● What to do
The data below must be copied in full and without any change.
### Provided data ###
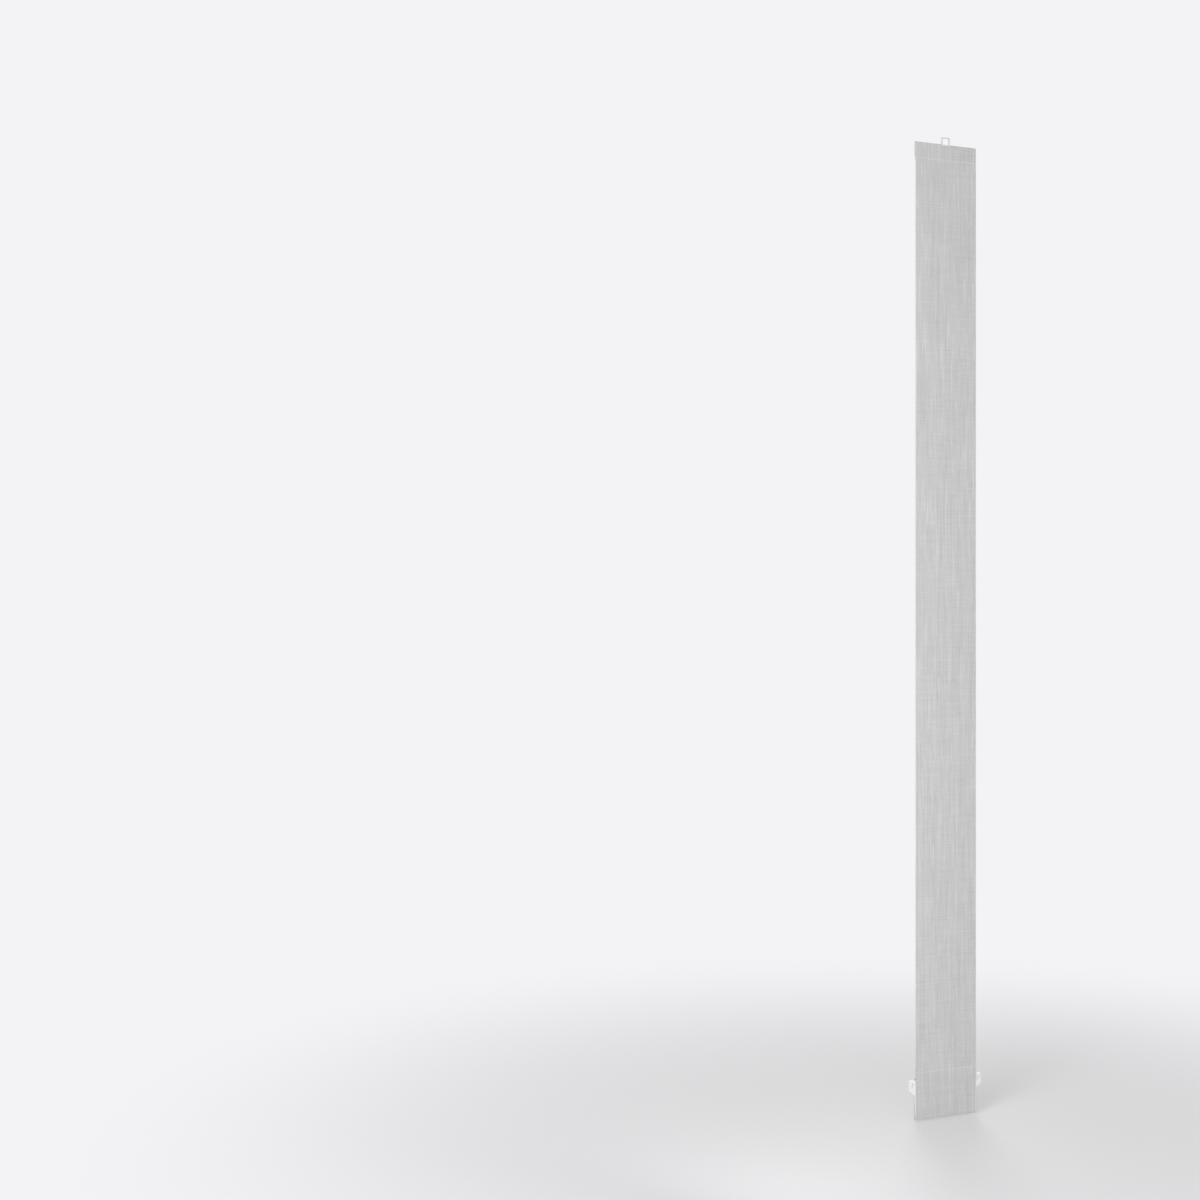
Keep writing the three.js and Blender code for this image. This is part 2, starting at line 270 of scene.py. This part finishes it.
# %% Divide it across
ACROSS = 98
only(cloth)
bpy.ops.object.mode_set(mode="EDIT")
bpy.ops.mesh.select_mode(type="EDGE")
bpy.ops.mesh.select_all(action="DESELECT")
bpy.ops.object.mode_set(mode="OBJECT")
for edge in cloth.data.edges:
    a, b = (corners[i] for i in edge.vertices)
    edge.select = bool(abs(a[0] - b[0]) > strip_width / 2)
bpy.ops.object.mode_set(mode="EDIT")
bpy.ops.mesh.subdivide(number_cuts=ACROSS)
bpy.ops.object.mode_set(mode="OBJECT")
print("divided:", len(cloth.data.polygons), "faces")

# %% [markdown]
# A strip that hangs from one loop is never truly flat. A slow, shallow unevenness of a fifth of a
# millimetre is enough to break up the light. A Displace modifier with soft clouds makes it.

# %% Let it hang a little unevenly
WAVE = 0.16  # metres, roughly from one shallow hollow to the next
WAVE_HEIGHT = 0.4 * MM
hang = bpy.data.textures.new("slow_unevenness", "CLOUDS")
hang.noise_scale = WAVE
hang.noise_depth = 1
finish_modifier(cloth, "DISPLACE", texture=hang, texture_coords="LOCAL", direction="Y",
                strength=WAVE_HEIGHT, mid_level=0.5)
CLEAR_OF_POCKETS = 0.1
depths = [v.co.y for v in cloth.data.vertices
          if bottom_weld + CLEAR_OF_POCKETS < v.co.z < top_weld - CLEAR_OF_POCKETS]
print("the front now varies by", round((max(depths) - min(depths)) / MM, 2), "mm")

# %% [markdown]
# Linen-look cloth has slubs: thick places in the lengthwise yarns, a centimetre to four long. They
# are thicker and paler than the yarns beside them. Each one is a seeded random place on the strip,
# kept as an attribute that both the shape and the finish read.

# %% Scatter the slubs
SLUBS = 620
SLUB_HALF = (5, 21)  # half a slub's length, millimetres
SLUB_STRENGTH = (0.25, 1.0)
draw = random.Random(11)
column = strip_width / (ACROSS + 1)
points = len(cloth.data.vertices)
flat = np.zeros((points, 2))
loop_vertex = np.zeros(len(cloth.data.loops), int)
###
● Answer to the exercise
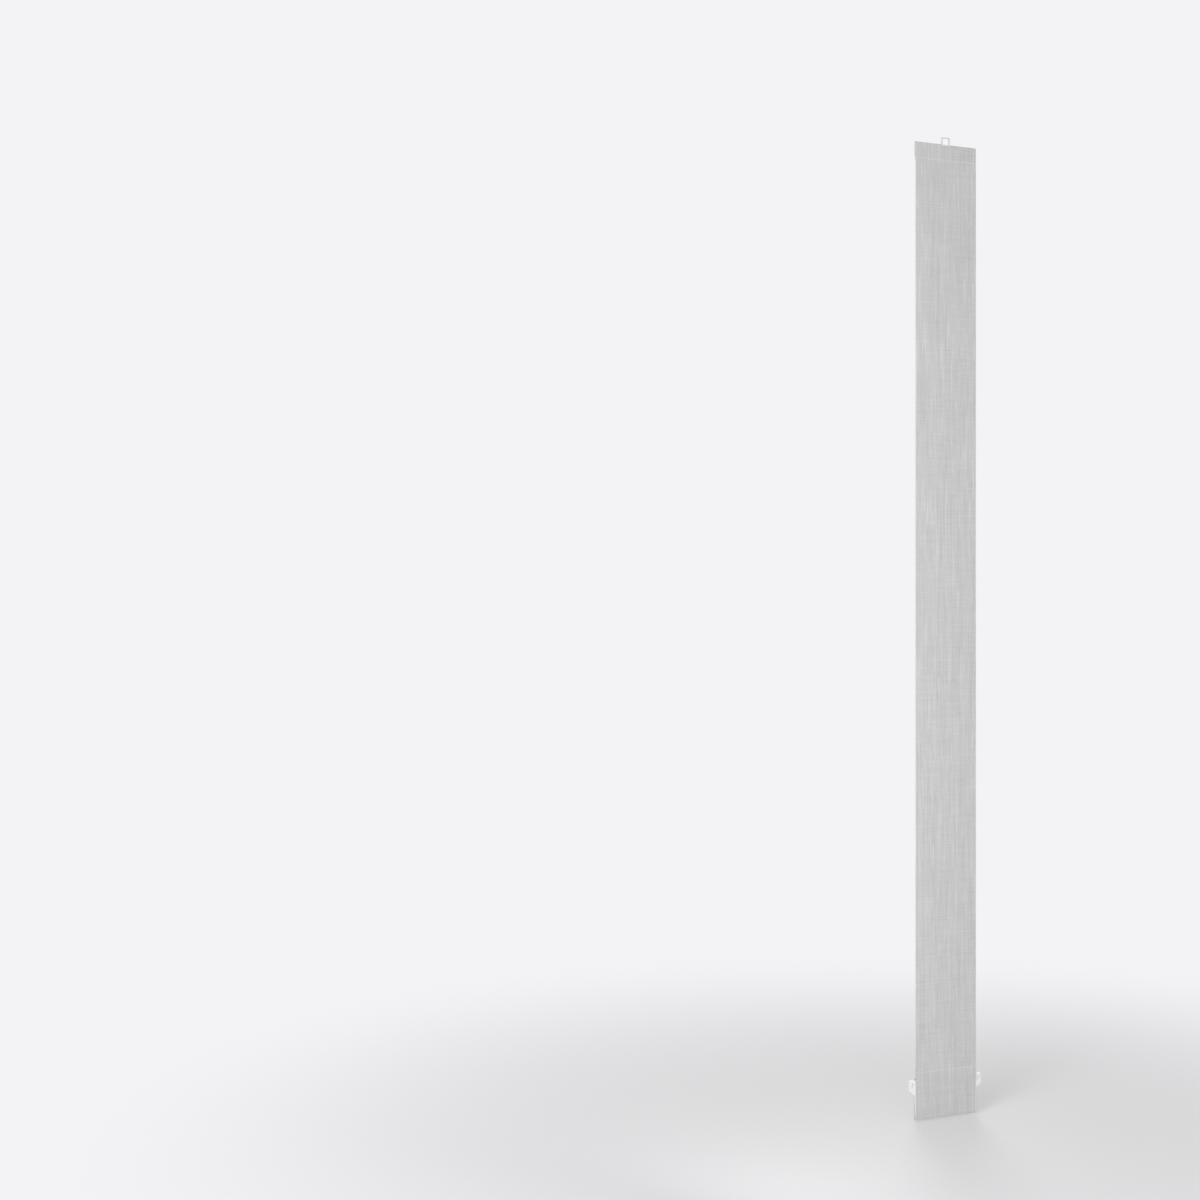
Keep writing the three.js and Blender code for this image. This is part 2, starting at line 270 of scene.py. This part finishes it.
# %% Divide it across
ACROSS = 98
only(cloth)
bpy.ops.object.mode_set(mode="EDIT")
bpy.ops.mesh.select_mode(type="EDGE")
bpy.ops.mesh.select_all(action="DESELECT")
bpy.ops.object.mode_set(mode="OBJECT")
for edge in cloth.data.edges:
    a, b = (corners[i] for i in edge.vertices)
    edge.select = bool(abs(a[0] - b[0]) > strip_width / 2)
bpy.ops.object.mode_set(mode="EDIT")
bpy.ops.mesh.subdivide(number_cuts=ACROSS)
bpy.ops.object.mode_set(mode="OBJECT")
print("divided:", len(cloth.data.polygons), "faces")

# %% [markdown]
# A strip that hangs from one loop is never truly flat. A slow, shallow unevenness of a fifth of a
# millimetre is enough to break up the light. A Displace modifier with soft clouds makes it.

# %% Let it hang a little unevenly
WAVE = 0.16  # metres, roughly from one shallow hollow to the next
WAVE_HEIGHT = 0.4 * MM
hang = bpy.data.textures.new("slow_unevenness", "CLOUDS")
hang.noise_scale = WAVE
hang.noise_depth = 1
finish_modifier(cloth, "DISPLACE", texture=hang, texture_coords="LOCAL", direction="Y",
                strength=WAVE_HEIGHT, mid_level=0.5)
CLEAR_OF_POCKETS = 0.1
depths = [v.co.y for v in cloth.data.vertices
          if bottom_weld + CLEAR_OF_POCKETS < v.co.z < top_weld - CLEAR_OF_POCKETS]
print("the front now varies by", round((max(depths) - min(depths)) / MM, 2), "mm")

# %% [markdown]
# Linen-look cloth has slubs: thick places in the lengthwise yarns, a centimetre to four long. They
# are thicker and paler than the yarns beside them. Each one is a seeded random place on the strip,
# kept as an attribute that both the shape and the finish read.

# %% Scatter the slubs
SLUBS = 620
SLUB_HALF = (5, 21)  # half a slub's length, millimetres
SLUB_STRENGTH = (0.25, 1.0)
draw = random.Random(11)
column = strip_width / (ACROSS + 1)
points = len(cloth.data.vertices)
flat = np.zeros((points, 2))
loop_vertex = np.zeros(len(cloth.data.loops), int)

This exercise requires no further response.